For Immediate Release: 
Tuesday, May 12, 2009

Obama Budget Proposal Falls $700 Million Short of
Farm Bill Funding Promise

Permanent Damage Expected to the Wetlands Reserve Program

WASHINGTON, May 12, 2009 –President Obama’s proposed budget continues the long string of broken promises that have left conservation programs billions short over the past two farm bills. While the White House and the US Department of Agriculture rightly communicate that farmers are a critical component in the fight against global warming, their budget proposes to cut the very programs that can help them win.

The Environmental Quality Incentives Program (EQIP) takes the biggest hit, falling $250 million short of the funding promised in the 2008 farm bill. (see Table). The unkindest cut of all is the proposal to permanently cut the Wetlands Reserve Program (WRP) by over 138,000 acres equivalent to a $350 million cut in funding for restoring wetlands, prime concentrated fauna for sequestering carbon emissions.

Decades of broken funding promises are a big reason why agriculture is a leading cause of pollution in U.S. lakes, rivers, and streams. Little progress has been made in reducing soil erosion since 1997; advanced soil, nutrient, livestock, and organic practices remain the exception rather than the rule in the United States; and wild lands are being plowed under to produce crops to meet increased demand for food and fuel. Agriculture has the potential to be carbon neutral, yet the Congressional Research Service reported that agriculture is currently sequestering only enough carbon to offset less than 5 percent of agriculture’s greenhouse gas emissions each year.
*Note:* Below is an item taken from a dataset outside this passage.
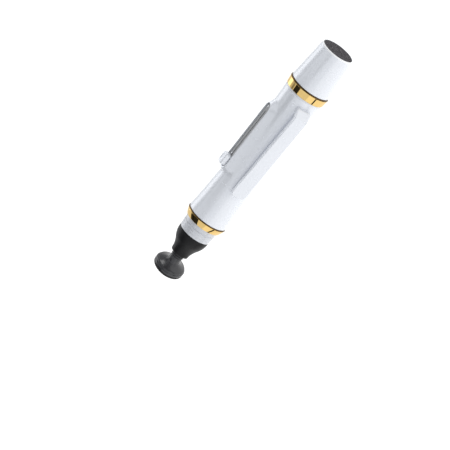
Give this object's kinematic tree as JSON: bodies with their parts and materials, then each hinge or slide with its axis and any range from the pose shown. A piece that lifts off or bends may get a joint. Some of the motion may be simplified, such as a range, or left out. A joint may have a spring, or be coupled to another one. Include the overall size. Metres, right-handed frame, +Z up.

“These cuts to conservation undermine the Administration’s goals of reducing global warming, cleaning up waterways, and restoring balance and integrity to environmental programs,” said Craig Cox, Environmental Working Group Midwest Vice-President. “We still have a long way to go to reduce soil erosion, water pollution, and declining wildlife habitat on agricultural land and global warming will make these long-standing problems much harder to solve. EQIP and WRP should be front and center in President Obama’s environmental program, not on the cutting room floor,” Cox said.

Now is not the time for backsliding on conservation promises.

Two important conservation programs do escape the budget knife. The Conservation Stewardship Program and the Chesapeake Bay Watershed Program are left intact. The Conservation Reserve Program is spared, but is already slated to shrink because of action taken by Congress in the 2008 farm bill, and acres have been expiring by the thousands. EQIP funding is increased to $1.2 billion; the annual funding level it was supposed to reach in 2005.

“Despite a few bright spots, this budget doesn’t even get us back to where we were supposed to be last year, let alone make up for the cuts conservation has taken every year since the 2008 farm bill became law,” Cox said. “If this budget stands, conservation will be short over $1.3 billion dollars after one more year of broken promises.”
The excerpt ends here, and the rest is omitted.